Exercise objective
Output the data exactly, with every line intact.
# start of Data extract
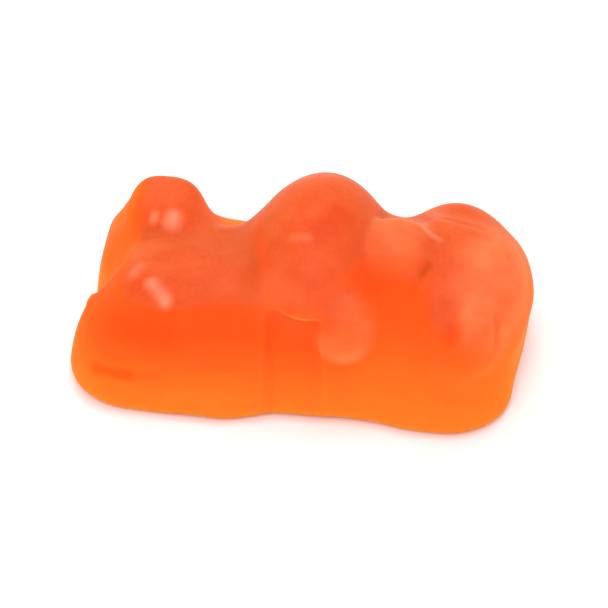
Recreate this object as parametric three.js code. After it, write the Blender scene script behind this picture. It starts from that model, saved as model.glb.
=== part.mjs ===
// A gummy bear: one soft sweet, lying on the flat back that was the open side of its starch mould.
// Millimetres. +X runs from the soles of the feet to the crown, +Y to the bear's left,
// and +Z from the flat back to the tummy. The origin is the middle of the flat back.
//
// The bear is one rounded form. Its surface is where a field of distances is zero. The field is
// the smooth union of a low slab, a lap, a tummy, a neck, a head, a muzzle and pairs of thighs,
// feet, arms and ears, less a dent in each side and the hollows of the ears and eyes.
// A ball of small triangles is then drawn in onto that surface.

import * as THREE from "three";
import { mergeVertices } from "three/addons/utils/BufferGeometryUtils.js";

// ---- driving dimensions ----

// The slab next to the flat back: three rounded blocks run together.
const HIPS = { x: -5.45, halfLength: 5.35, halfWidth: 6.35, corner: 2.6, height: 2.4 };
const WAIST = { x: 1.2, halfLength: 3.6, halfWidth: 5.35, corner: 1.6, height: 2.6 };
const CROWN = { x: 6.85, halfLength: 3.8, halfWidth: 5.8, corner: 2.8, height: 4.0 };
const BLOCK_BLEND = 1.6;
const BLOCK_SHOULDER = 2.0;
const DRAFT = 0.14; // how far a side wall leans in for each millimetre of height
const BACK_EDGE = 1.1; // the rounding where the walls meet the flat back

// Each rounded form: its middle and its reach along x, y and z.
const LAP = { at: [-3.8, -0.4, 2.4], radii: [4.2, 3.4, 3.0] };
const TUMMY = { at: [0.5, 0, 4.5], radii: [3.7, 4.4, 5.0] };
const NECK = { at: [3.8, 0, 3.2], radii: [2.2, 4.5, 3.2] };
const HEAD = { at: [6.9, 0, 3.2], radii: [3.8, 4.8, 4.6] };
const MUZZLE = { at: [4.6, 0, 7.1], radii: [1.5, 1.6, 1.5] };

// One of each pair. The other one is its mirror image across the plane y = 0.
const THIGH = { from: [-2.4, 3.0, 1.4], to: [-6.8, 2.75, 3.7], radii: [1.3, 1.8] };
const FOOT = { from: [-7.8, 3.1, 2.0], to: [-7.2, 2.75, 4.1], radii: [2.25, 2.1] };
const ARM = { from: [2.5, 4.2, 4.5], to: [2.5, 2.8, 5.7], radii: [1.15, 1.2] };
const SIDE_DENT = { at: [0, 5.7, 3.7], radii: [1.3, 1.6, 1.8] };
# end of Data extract
Exercise response
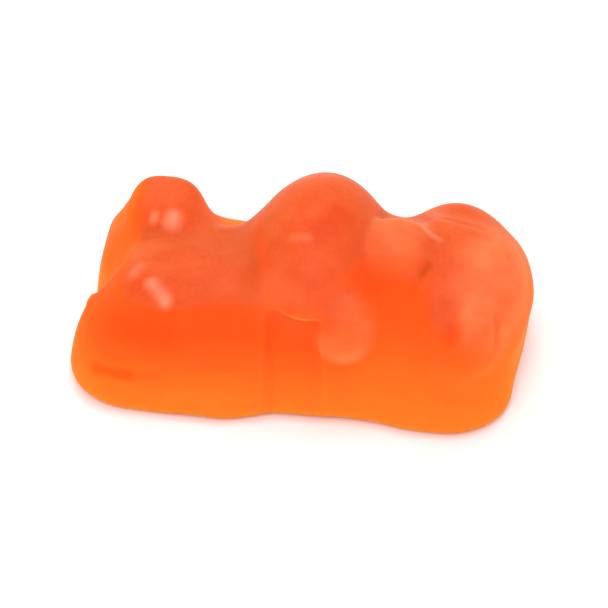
Recreate this object as parametric three.js code. After it, write the Blender scene script behind this picture. It starts from that model, saved as model.glb.
=== part.mjs ===
// A gummy bear: one soft sweet, lying on the flat back that was the open side of its starch mould.
// Millimetres. +X runs from the soles of the feet to the crown, +Y to the bear's left,
// and +Z from the flat back to the tummy. The origin is the middle of the flat back.
//
// The bear is one rounded form. Its surface is where a field of distances is zero. The field is
// the smooth union of a low slab, a lap, a tummy, a neck, a head, a muzzle and pairs of thighs,
// feet, arms and ears, less a dent in each side and the hollows of the ears and eyes.
// A ball of small triangles is then drawn in onto that surface.

import * as THREE from "three";
import { mergeVertices } from "three/addons/utils/BufferGeometryUtils.js";

// ---- driving dimensions ----

// The slab next to the flat back: three rounded blocks run together.
const HIPS = { x: -5.45, halfLength: 5.35, halfWidth: 6.35, corner: 2.6, height: 2.4 };
const WAIST = { x: 1.2, halfLength: 3.6, halfWidth: 5.35, corner: 1.6, height: 2.6 };
const CROWN = { x: 6.85, halfLength: 3.8, halfWidth: 5.8, corner: 2.8, height: 4.0 };
const BLOCK_BLEND = 1.6;
const BLOCK_SHOULDER = 2.0;
const DRAFT = 0.14; // how far a side wall leans in for each millimetre of height
const BACK_EDGE = 1.1; // the rounding where the walls meet the flat back

// Each rounded form: its middle and its reach along x, y and z.
const LAP = { at: [-3.8, -0.4, 2.4], radii: [4.2, 3.4, 3.0] };
const TUMMY = { at: [0.5, 0, 4.5], radii: [3.7, 4.4, 5.0] };
const NECK = { at: [3.8, 0, 3.2], radii: [2.2, 4.5, 3.2] };
const HEAD = { at: [6.9, 0, 3.2], radii: [3.8, 4.8, 4.6] };
const MUZZLE = { at: [4.6, 0, 7.1], radii: [1.5, 1.6, 1.5] };

// One of each pair. The other one is its mirror image across the plane y = 0.
const THIGH = { from: [-2.4, 3.0, 1.4], to: [-6.8, 2.75, 3.7], radii: [1.3, 1.8] };
const FOOT = { from: [-7.8, 3.1, 2.0], to: [-7.2, 2.75, 4.1], radii: [2.25, 2.1] };
const ARM = { from: [2.5, 4.2, 4.5], to: [2.5, 2.8, 5.7], radii: [1.15, 1.2] };
const SIDE_DENT = { at: [0, 5.7, 3.7], radii: [1.3, 1.6, 1.8] };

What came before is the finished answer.